Friday 11 December 2015

Finger Licking Good

My housemates and I have an inside joke about me and chicken. It's partially racist seeing as I'm half black and they say - the elusive they, not my housemates - that black people loooooove chicken :) but we know it's a joke; especially as we ALL eat a lot of chicken up in here!

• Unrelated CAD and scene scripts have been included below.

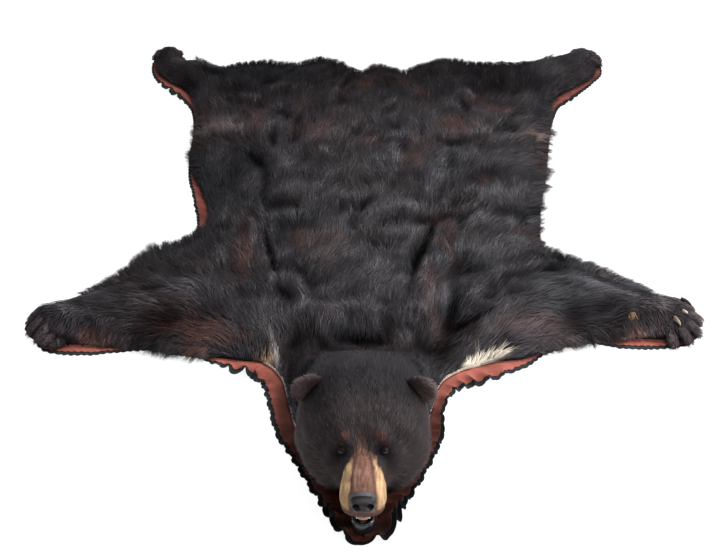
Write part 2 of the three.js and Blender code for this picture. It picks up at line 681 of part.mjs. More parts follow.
function tongueGeometry() {
  const plan = new THREE.Shape();
  plan.moveTo(HEAD_X + TONGUE.half, TONGUE.back);
  plan.lineTo(HEAD_X - TONGUE.half, TONGUE.back);
  plan.lineTo(HEAD_X - TONGUE.half, TONGUE.tip + TONGUE.half);
  plan.absarc(HEAD_X, TONGUE.tip + TONGUE.half, TONGUE.half, Math.PI, 2 * Math.PI, false);
  plan.closePath();
  return prism(plan, JAW.floor + GAP, JAW.floor + GAP + TONGUE.thick, 8);
}

// The front teeth under the upper lip, on one strip of gum, seated under the muzzle.
function teethSolid(headCut) {
  const pieces = [];
  for (let i = 0; i < TEETH.count; i++) {
    const x = HEAD_X + (i - (TEETH.count - 1) / 2) * TEETH.width;
    const bow = 0.5 * Math.abs(i - (TEETH.count - 1) / 2) ** 2;
    const tooth = new THREE.BoxGeometry(TEETH.width * 0.86, TEETH.deep, TEETH.high);
    pieces.push(solidOf(placed(tooth, x, TEETH.y + bow, TEETH.gum - TEETH.high / 2)));
  }
  const gum = new THREE.BoxGeometry(TEETH.width * TEETH.count, TEETH.deep + 5, 8);
  pieces.push(solidOf(placed(gum, HEAD_X, TEETH.y + 2, TEETH.gum)));
  return pieces.reduce((all, piece) => all.add(piece)).subtract(headCut);
}

// A claw: a cone bent down along an arc, with its root in the toe.
function clawGeometry(paw, toe, grow) {
  const turned = TURNED_CLAWS.find((claw) => claw.paw === paw.name && claw.toe === toe);
  const turn = turned ? turned.turn * degrees : toeHeading(paw, toe);
  const sides = 6;
  const steps = 4;
  const root = turned ? turned.root : toeReach(paw, toe) - 19;
  const low = turned ? turned.lift : 5;
  const high = paw.claw * 0.52;
  const rings = [];
  for (let i = 0; i <= steps; i++) {
    const t = i / steps;
    const ahead = root + paw.claw * Math.sin(t * 78 * degrees) - (i ? 0 : grow);
    const z = PELT_BASE + low + high * Math.cos(t * 80 * degrees);
    const radius = paw.claw * CLAW_THICK * (1 - 0.86 * t ** 1.5) + grow;
    const tilt = t * 62 * degrees;
    const ring = [];
    for (let k = 0; k < sides; k++) {
      const round = (2 * Math.PI * k) / sides;
      const across = radius * 0.75 * Math.cos(round);
      const up = radius * Math.sin(round);
      const forward = ahead + up * Math.sin(tilt);
      ring.push([
        paw.x + forward * Math.cos(turn) - across * Math.sin(turn),
        paw.y + forward * Math.sin(turn) + across * Math.cos(turn),
        z + up * Math.cos(tilt),
      ]);
    }
    rings.push(ring);
  }
  return loftGeometry(rings);
}

function buildRug() {
  const rug = new THREE.Group();
  rug.add(meshOf("black_felt", feltGeometry(0, "black", 1, 0), 0x14191a, 0.95));
  rug.add(meshOf("red_felt", feltGeometry(RED_BASE, "red", RED_RISE, 1), 0x7a3328, 0.95));

  let pelt = solidOf(peltGeometry());
  for (const paw of PAWS) {
    for (const toe of TOES) {
      pelt = pelt.subtract(solidOf(clawGeometry(paw, toe, GAP + 0.1)));
      const shade = paw.name === "right_fore" ? 0x8a6f55 : 0x1c1c1e;
      rug.add(meshOf(`claw_${paw.name}_${toe + 3}`, clawGeometry(paw, toe, 0), shade, 0.4));
    }
  }
  rug.add(meshOf("pelt", geometryOfSolid(pelt), 0x1b1719, 0.85));

  const headCut = solidOf(headGeometry(GAP + 0.1));
  let head = solidOf(headGeometry(0));
  for (const side of [-1, 1]) {
    const x = HEAD_X + side * EYE.x;
    head = head.subtract(solidOf(ball(EYE.radius + GAP + 0.1, x, EYE.y, EYE.z)));
    rug.add(meshOf(side < 0 ? "eye_left" : "eye_right", ball(EYE.radius, x, EYE.y, EYE.z), 0x17120f, 0.1));
    rug.add(earMesh(side < 0 ? "ear_left" : "ear_right", side, headCut));
  }
  rug.add(meshOf("head", geometryOfSolid(head), 0x241e20, 0.85));
  rug.add(meshOf("nose", geometryOfSolid(noseSolid().subtract(headCut)), 0x2b2b2e, 0.35));
  rug.add(meshOf("lower_jaw", geometryOfSolid(jawSolid().subtract(headCut)), 0x1a1c20, 0.3));
  rug.add(meshOf("tongue", tongueGeometry(), 0x7d4a48, 0.5));
  rug.add(meshOf("upper_teeth", geometryOfSolid(teethSolid(headCut)), 0xd8bfa0, 0.3));

  const box = new THREE.Box3().setFromObject(rug);
  rug.position.set(-(box.min.x + box.max.x) / 2, -(box.min.y + box.max.y) / 2, 0);
  return rug;
}

export default buildRug();
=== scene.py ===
"""The looks of the bearskin rug: camera, light, two pinked felts, the pelt with its hair, the mounted head.

Lengths in the tables are millimetres in the drawing frame, head towards -Y. place() turns them into the
row frame in metres. Hair is drawn as narrow tapering ribbons, each a short run of triangles.
"""
import math

import bpy
import numpy as np
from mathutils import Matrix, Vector
from mathutils.geometry import delaunay_2d_cdt


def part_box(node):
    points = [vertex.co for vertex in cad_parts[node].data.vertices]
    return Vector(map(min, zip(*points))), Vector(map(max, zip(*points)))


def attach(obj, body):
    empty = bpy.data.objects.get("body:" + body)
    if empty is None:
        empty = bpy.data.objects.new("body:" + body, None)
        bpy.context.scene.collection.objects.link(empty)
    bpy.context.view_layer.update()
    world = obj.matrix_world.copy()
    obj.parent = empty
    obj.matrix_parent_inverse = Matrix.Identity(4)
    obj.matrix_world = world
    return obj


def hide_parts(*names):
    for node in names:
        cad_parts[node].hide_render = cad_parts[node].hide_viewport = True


rng = np.random.default_rng(11)
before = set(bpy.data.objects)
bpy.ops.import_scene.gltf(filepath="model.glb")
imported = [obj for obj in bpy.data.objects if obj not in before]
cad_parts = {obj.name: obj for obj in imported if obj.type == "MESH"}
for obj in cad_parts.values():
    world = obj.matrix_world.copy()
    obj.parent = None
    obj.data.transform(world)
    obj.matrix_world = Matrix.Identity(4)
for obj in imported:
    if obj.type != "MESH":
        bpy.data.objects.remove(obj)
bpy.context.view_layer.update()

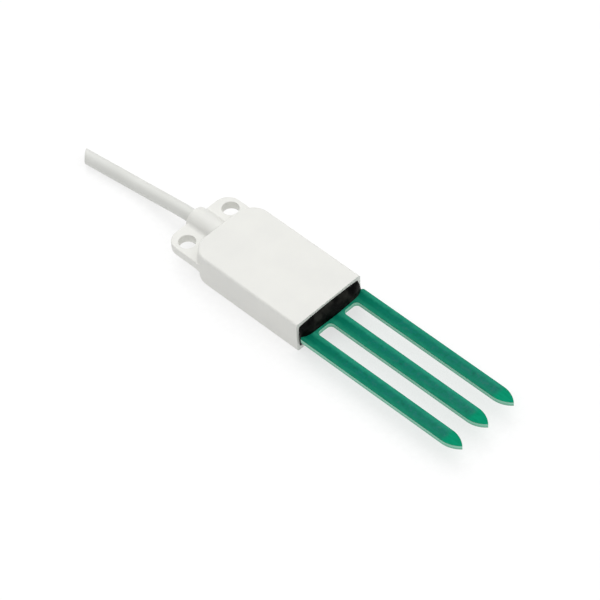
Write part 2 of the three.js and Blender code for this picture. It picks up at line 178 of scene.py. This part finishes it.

Anyway, the point of today's riveting post... yeah it's chicken. I'm currently cooking it and it inspired me to write. I never really stay true to a recipe, I just kind of throw a load of seasonings on top of food and hope for the best BUT I have this one down and I wanted to share it with you because it's delicious!

What you need:
Chicken legs, drumsticks or thighs (could work with a whole chicken but you'll need to revise timings)
100% Pure Coconut Oil - I use KTC 
All Purpose Seasoning - I use Dunn's River
Jerk Seasoning - I use Dunn's River
Grated Creamed Coconut - I use Dunn's River

Preparation:
Preheat the oven to 180 degrees
Wash your chicken and trim off excess fat
Grate the creamed coconut

The Cooking:

Melt or warm a tablespoon of coconut oil in an oven dish.
Place your washed chicken into the dish.
Sprinkle a light layer of both the All Purpose and Jerk, followed by a generous coating of the grated coconut.
Pop it in the oven for 15 minutes.
After 15 minutes, remove from the oven.
Turn the chicken over and season the other side as described before.
Return it to the oven for another 15 minutes.
Once the chicken has cooked for a total of 30 minutes, reduce the heat slightly to just under 180 degrees and turn the chicken again. No extra seasoning is required.
Put the timer on for another 15 minutes.
When the timer is up, turn the chicken once more and return it to the oven for the final 15 minutes.

The sides:
Serve your chicken with sweet potato mash, buttered rice or cous cous, regular mash, basically whatever takes your fancy, and serve knowing your guests will leave satisfied - BOOM!

Mine never sits on the plate for too long.